Ensoma Launches with $70 Million Series A and Takeda Licensing Deal

Launch Concept

With a Takeda collaboration already in its pocket, Ensoma announced a $70 million Series A round to help develop its platform of engineered gene therapy vectors for off-the-shelf in vivo therapeutics, starting in rare diseases.

The venture round was led by 5AM Ventures, which co-founded and seeded Ensoma. F-Prime Capital, Takeda Ventures, Viking Global Investors, Cormorant Asset Management, RIT Capital Partners, Symbiosis II, LLC and Alexandria Venture Investments also participated, with Takeda making a $10 million equity investment in the new company.

As part of the Takeda deal, Ensoma will do preclinical research for therapies in up to five rare disease indications, and both companies will work on Investigational New Drug (IND)-enabling studies. Takeda has an exclusive license for Ensoma’s vectors in the chosen indications. Upfront payments alone were not disclosed, but Ensoma could earn up to $100 million for its early-stage work and up to $1.25 billion overall in milestone payments.

Ensoma is developing helper-dependent adenoviral vectors–vectors with viral coding sequences removed–that would not be limited to ex vivo editing for autologous cell therapies or require myeloablative conditioning to prepare a patient’s immune system.

The technology is based on the work of scientific co-founders Hans-Peter Kiem and André Lieber. Kiem is director of the Stem Cell and Gene Therapy Program Clinical Research Division at Fred Hutchinson Cancer Research Center, and Lieber is a professor of medical genetics at the University of Washington School of Medicine.

In September, Lieber’s lab published preclinical findings that showed bi-modular helper-dependent adenoviral vectors could deliver a therapeutic gene therapy in vivo to hematopoietic stem cells (HSCs) in a mouse mode of sickle cell disease.
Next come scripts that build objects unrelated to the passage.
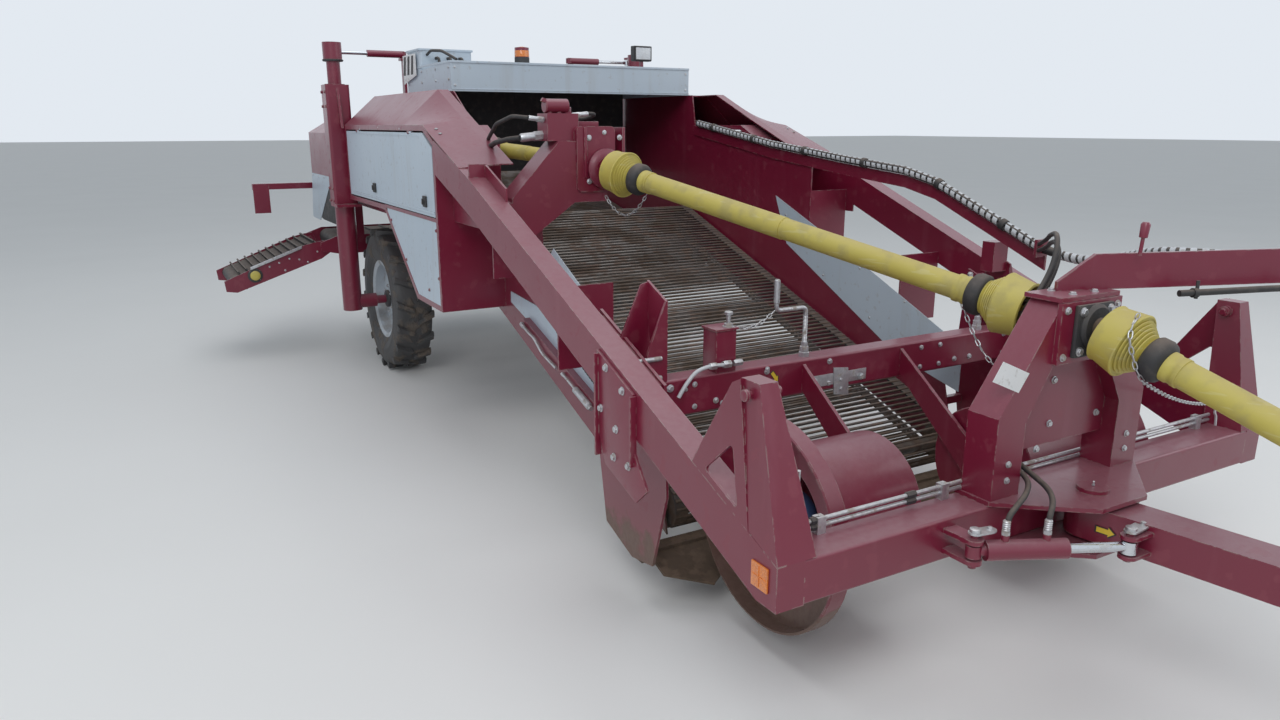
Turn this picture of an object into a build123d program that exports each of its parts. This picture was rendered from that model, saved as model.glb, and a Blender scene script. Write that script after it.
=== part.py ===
"""Trailed potato windrower: a towed digger that lifts two rows and lays the crop to its right.

Lengths are in millimetres. Machine places are written as X left of the centreline, Y back from
the front beam's face and Z up from the ground. The part's own origin is the hitch eye's centre.
"""

import os
from math import cos, radians, sin, tan

from build123d import *

os.makedirs("parts", exist_ok=True)

# Front frame
frame_width = 2450
beam_height = 140
beam_depth = 140
beam_bottom = 530
side_beam_width = 100
fold_radius = 10
beam_top = beam_bottom + beam_height
half_width = frame_width / 2
inner_half = half_width - side_beam_width

# Side beams, as (back, top) along their upper edge
beam_knee_y = 2410
beam_knee_z = 1596
beam_end_y = 2950
beam_end_z = 1772
beam_toe_y = 92
beam_web_z = 1350
side_beam_drop = 175
wall_tie_drop = 60
wall_tie_height = 300

# Steering plates and drawbar
pivot_y = -100
pivot_pin_r = 25
steer_plate = 15
steer_half = 380
steer_nose = 115
drawbar_width = 150
drawbar_height = 116
drawbar_length = 1400
drawbar_angle = 9
pin_play = 0.1
seat_play = 0.3
move_gap = 6
eye_bore_r = 25.5
eye_outer_r = 62
eye_thickness = 44
hitch_height = beam_bottom + beam_height / 2

# Drawbar ram, with its foot pin on the beam and its rod eye on the drawbar
ram_foot_x = -550
ram_foot_y = -95
ram_eye_x = -112
ram_eye_y = -310
ram_barrel_r = 32
ram_barrel_length = 290
ram_rod_r = 16
ram_pin_r = 12
ram_eye_r = 28
ram_eye_height = 40
port_foot = 95
port_rod = 225
port_rise = 50

# Parking jack
jack_reach = 900
jack_tube = 80
jack_leg_tube = 64
jack_sleeve_top = 745
jack_sleeve_bottom = 430
jack_foot = 210
jack_foot_thickness = 12
jack_leg_top = 555

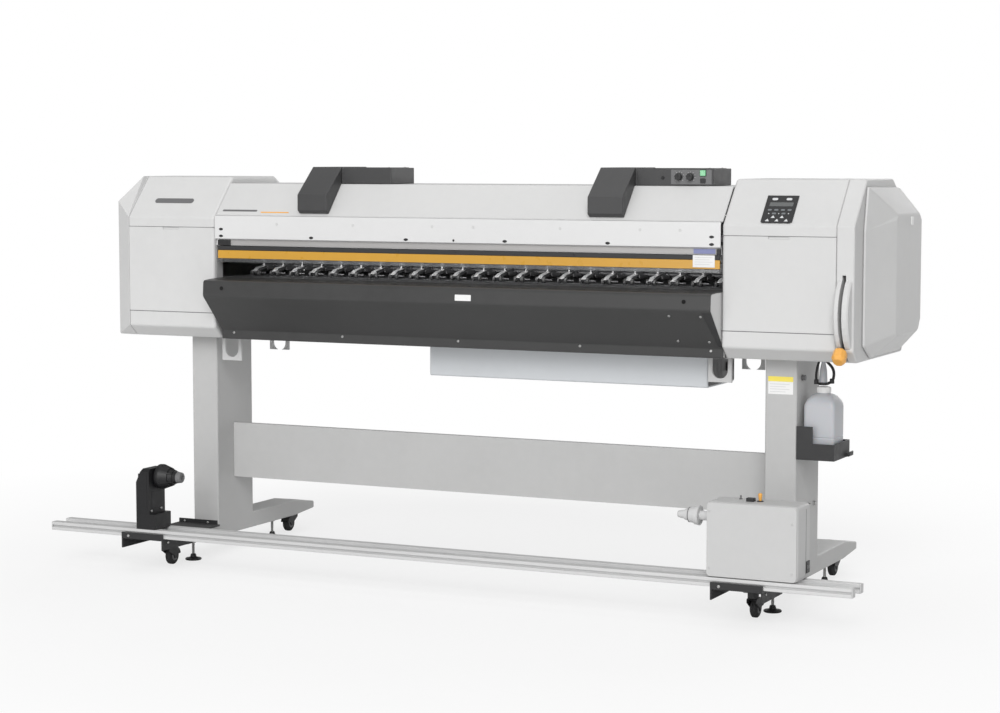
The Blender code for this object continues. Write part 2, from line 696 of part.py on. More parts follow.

According to the company, its engineered vectors can be specifically targeted to deliver large payloads for a diverse array of genome-modifying technologies in vivo, not just to HSCs but also the cells those generate like T, B and myeloid cells. And because the vectors have been engineered to lack a viral genome, they are expected to have lower immunogenicity than lentiviral vectors typically used for in vivo genetic therapies, without the need for redosing.

“The Ensoma platform offers distinct advantages over AAV and ex vivo lentiviral gene therapy approaches with the potential to overcome some of the challenges associated with first-generation technologies,” said Takeda Rare Diseases Drug Discovery Unit Head Madhu Natarajan.

Takeda made similar forays in search of a post-adenoviral vector delivery approach last year. In June, it partnered with extracellular vesicles (EVs) company Carmine Therapeutics to develop and commercialize non-viral gene therapies for two rare diseases. Carmine is developing EVs derived from engineered O-type blood cells as vehicles for gene therapies. And last March, Takeda also partnered with EV company Evox Therapeutics for therapies in up to five rare disease indications.